Frequently Asked Questions
How do appraisers handle view when there are no good comparable sales with the same view?
When true comparable pairs are scarce, appraisers may use a broader set of evidence: historical transactions from the same market segment, interviews with brokers active in the market, regional appraisal literature, or paired sales from adjacent markets with similar view characteristics. The analysis becomes more qualitative, and the appraiser must clearly disclose the evidentiary limitations while still arriving at a supportable estimate.
Can I argue my view should be worth more than the appraiser said?
Yes — if you have market evidence to support it. In estate and divorce appraisals, it's not uncommon for parties to engage review appraisers who analyze the original appraiser's view methodology. If the original view adjustment was inadequately supported, a review appraiser can challenge it with competing paired sales data.
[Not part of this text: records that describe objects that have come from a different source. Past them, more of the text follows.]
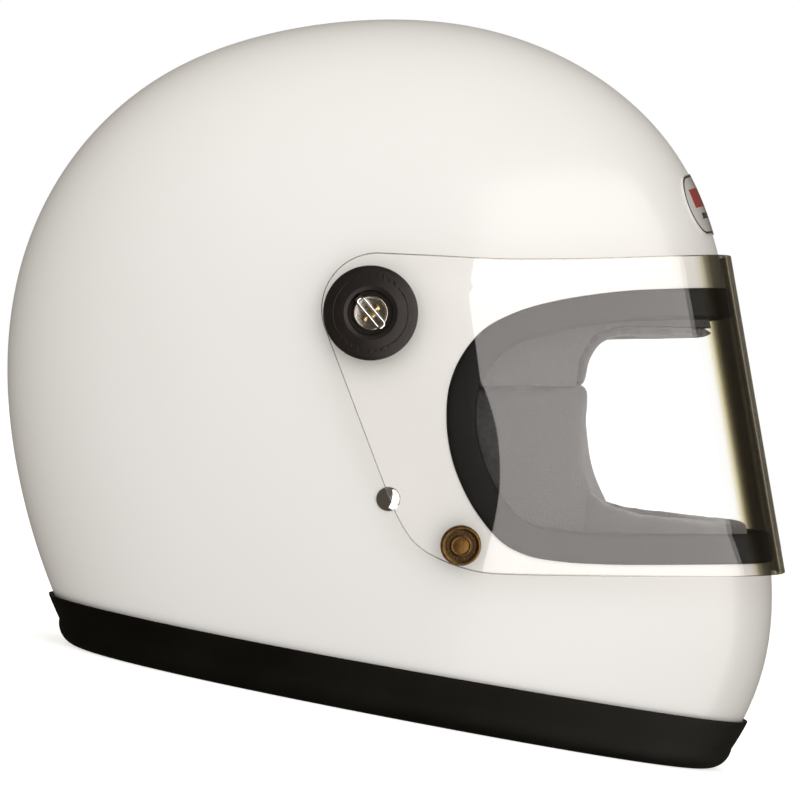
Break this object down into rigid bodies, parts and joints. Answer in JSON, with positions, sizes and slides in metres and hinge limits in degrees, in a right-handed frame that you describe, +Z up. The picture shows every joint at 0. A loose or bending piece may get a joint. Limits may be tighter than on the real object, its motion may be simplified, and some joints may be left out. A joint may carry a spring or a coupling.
{
  "type": "motorcycle helmet",
  "caption": "Retro full-face motorcycle helmet: gloss white shell, black rim trim, wide eyeport with a clear visor that swings up on side knobs, padded lining and ring-buckled strap.",
  "frame": {"origin": "on the floor under the middle of the helmet's length and width, with the helmet standing on its rim", "axes": "+X to the helmet's front, +Y to the wearer's left, +Z up"},
  "size_m": [0.3484, 0.2714, 0.2947],
  "materials": {
    "shell_gloss": "gloss white lacquer over a moulded shell",
    "foam": "moulded bead foam, dull",
    "lining": "brushed black lining cloth over soft foam",
    "rubber": "satin black rubber extrusion",
    "badge": "printed transfer under lacquer: red and black bands in a thin outline",
    "clear": "clear hard-coated polycarbonate",
    "knob_black": "satin black moulding",
    "nylon": "black nylon",
    "steel": "plated steel",
    "chrome": "bright chrome",
    "brass": "aged brass with dark recesses",
    "webbing": "black woven webbing"
  },
  "bodies": {
    "root": {"outer_shell": "shell_gloss", "eps_liner": "foam", "comfort_liner": "lining", "right_cheek_pad": "lining", "left_cheek_pad": "lining", "chin_bar_foam": "lining", "neck_roll": "lining", "rim_trim": "rubber", "eyeport_gasket": "rubber", "forehead_badge": "badge", "right_pivot_insert": "steel", "right_base_washer": "nylon", "right_pivot_bush": "nylon", "right_pivot_knob": "knob_black", "right_strap_rivet": "chrome", "right_strap_washer": "steel", "right_snap_stud": "brass", "left_pivot_insert": "steel", "left_base_washer": "nylon", "left_pivot_bush": "nylon", "left_pivot_knob": "knob_black", "left_strap_rivet": "chrome", "left_strap_washer": "steel", "left_snap_stud": "brass"},
    "visor": {"visor_shield": "clear", "right_snap_socket": "brass", "right_snap_cap": "brass", "left_snap_socket": "brass", "left_snap_cap": "brass"},
    "right_fastener": {"right_fastener_stud": "steel"},
    "right_bail": {"right_fastener_bail": "steel"},
    "left_fastener": {"left_fastener_stud": "steel"},
    "left_bail": {"left_fastener_bail": "steel"},
    "chin_strap": {"left_strap": "webbing", "right_strap": "webbing", "upper_strap_ring": "steel", "lower_strap_ring": "steel"}
  },
  "joints": [
    {"name": "visor_pivot", "type": "hinge", "parent": "root", "child": "visor", "pos_m": [-0.02046, 0, 0.163], "axis": [0, -1, 0], "range_deg": [0, 78]},
    {"name": "right_fastener_turn", "type": "hinge", "parent": "root", "child": "right_fastener", "pos_m": [-0.02046, -0.1316, 0.163], "axis": [0, -1, 0], "range_deg": [0, 90]},
    {"name": "right_bail_fold", "type": "hinge", "parent": "right_fastener", "child": "right_bail", "pos_m": [-0.02618, -0.1345, 0.16763], "axis": [-0.6293, 0, -0.7771], "range_deg": [0, 90]},
    {"name": "left_fastener_turn", "type": "hinge", "parent": "root", "child": "left_fastener", "pos_m": [-0.02046, 0.1316, 0.163], "axis": [0, 1, 0], "range_deg": [0, 90]},
    {"name": "left_bail_fold", "type": "hinge", "parent": "left_fastener", "child": "left_bail", "pos_m": [-0.02618, 0.1345, 0.16763], "axis": [0.6293, 0, 0.7771], "range_deg": [0, 90]},
    {"name": "chin_strap_swing", "type": "hinge", "parent": "root", "child": "chin_strap", "pos_m": [0.00112, 0, 0.08967], "axis": [0, -1, 0], "range_deg": [-12, 12]}
  ]
}
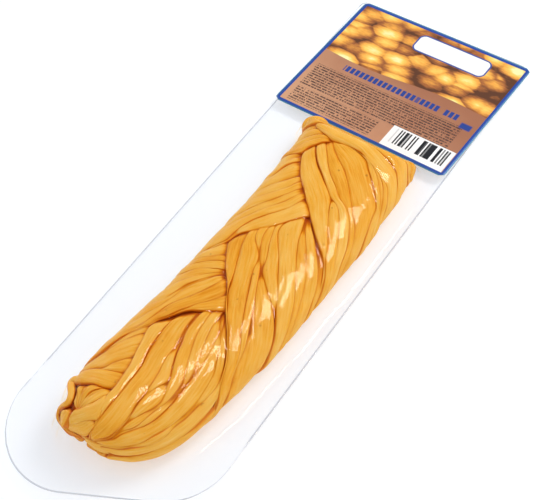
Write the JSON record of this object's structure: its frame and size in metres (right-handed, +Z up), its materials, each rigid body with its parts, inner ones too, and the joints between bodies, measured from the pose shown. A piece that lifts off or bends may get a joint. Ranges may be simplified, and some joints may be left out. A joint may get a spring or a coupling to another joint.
{
  "type": "sealed braided string cheese",
  "caption": "Smoked string cheese plaited from flat-fibred strands, lying in a clear vacuum pack with a wide flat border and a plain printed label across one end.",
  "frame": {"origin": "on the table, under the middle of the pack's length and width", "axes": "+Z up out of the pack, +Y along the pack towards the label, +X across the pack"},
  "size_m": [0.0856, 0.2662, 0.0254],
  "materials": {
    "cheese": "golden amber smoked cheese with silky fibres, satin",
    "film": "clear glossy packing film",
    "label": "printed label paper in copper brown, amber and blue, low gloss"
  },
  "bodies": {
    "root": {"sealed_pack": "cheese", "label": "label"}
  },
  "joints": []
}
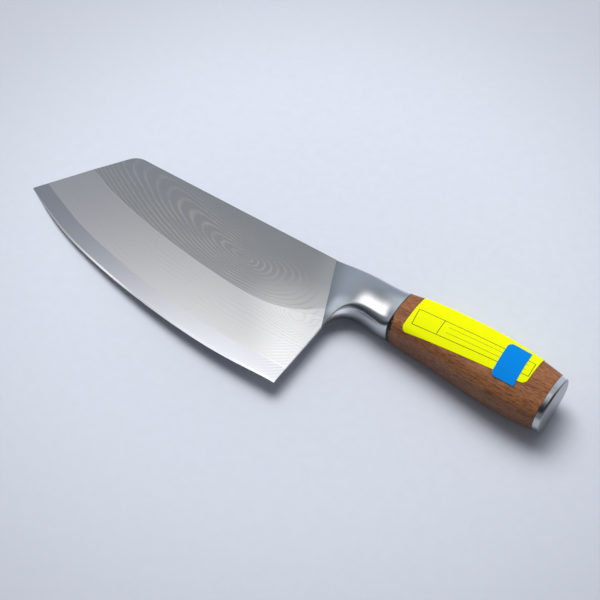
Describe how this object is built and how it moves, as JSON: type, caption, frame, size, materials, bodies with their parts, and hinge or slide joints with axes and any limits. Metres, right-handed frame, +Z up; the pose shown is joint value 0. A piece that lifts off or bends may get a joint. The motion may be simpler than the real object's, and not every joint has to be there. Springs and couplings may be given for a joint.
{
  "type": "chinese cleaver",
  "caption": "Broad rectangular kitchen cleaver with a slanted nose, forged collar, oval wooden handle, steel end cap and two blank paper labels.",
  "frame": {"origin": "centre of the footprint, on the surface that the knife lies on", "axes": "+X from the nose of the blade to the butt of the handle, +Y from the edge to the spine, +Z up out of the cheek that carries the labels"},
  "size_m": [0.3214, 0.0904, 0.027],
  "materials": {
    "blade_steel": "satin, with etched flowing lines",
    "collar_steel": "polished",
    "black_epoxy": "dark resin",
    "handle_wood": "oiled reddish brown hardwood",
    "rod_steel": "zinc plated",
    "clear_epoxy": "cured resin",
    "cap_steel": "polished rim, brushed end",
    "yellow_paper": "fluorescent paper with ruled lines",
    "blue_paper": "coated blue paper"
  },
  "bodies": {
    "root": {"blade": "blade_steel", "bolster": "collar_steel", "front_glue_line": "black_epoxy", "handle_grip": "handle_wood", "tang_rod": "rod_steel", "tang_epoxy": "clear_epoxy", "tang_washer": "rod_steel", "tang_nut": "rod_steel", "rear_glue_line": "black_epoxy", "end_cap": "cap_steel", "stock_label": "yellow_paper", "lot_tag": "blue_paper"}
  },
  "joints": []
}
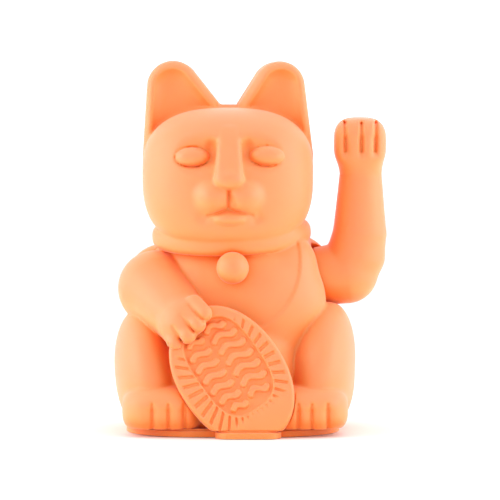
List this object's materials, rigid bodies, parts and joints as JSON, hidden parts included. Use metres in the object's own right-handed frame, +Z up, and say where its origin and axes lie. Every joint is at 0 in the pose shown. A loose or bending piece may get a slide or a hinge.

This is a legitimate and often productive avenue in contested valuations.
If my view could be blocked by future development, does that affect value today?
It can and should. Appraisers are expected to analyze factors that a knowledgeable buyer would consider. A buyer aware of an adjacent development approval or a neighboring vacant lot would discount the view accordingly. If the risk of obstruction is real and market-measurable, the appraiser should reflect it — and document the analysis.
How is a partial view different from a full view in appraisal terms?
A partial view — say, a glimpse of water through trees or between buildings — commands a lesser premium than an unobstructed panoramic view. Appraisers distinguish between view quality descriptors and typically find paired sales evidence to support the differential. The adjustment for a partial view should reflect what the market actually pays for that level of view quality, not simply half of what it pays for a full view.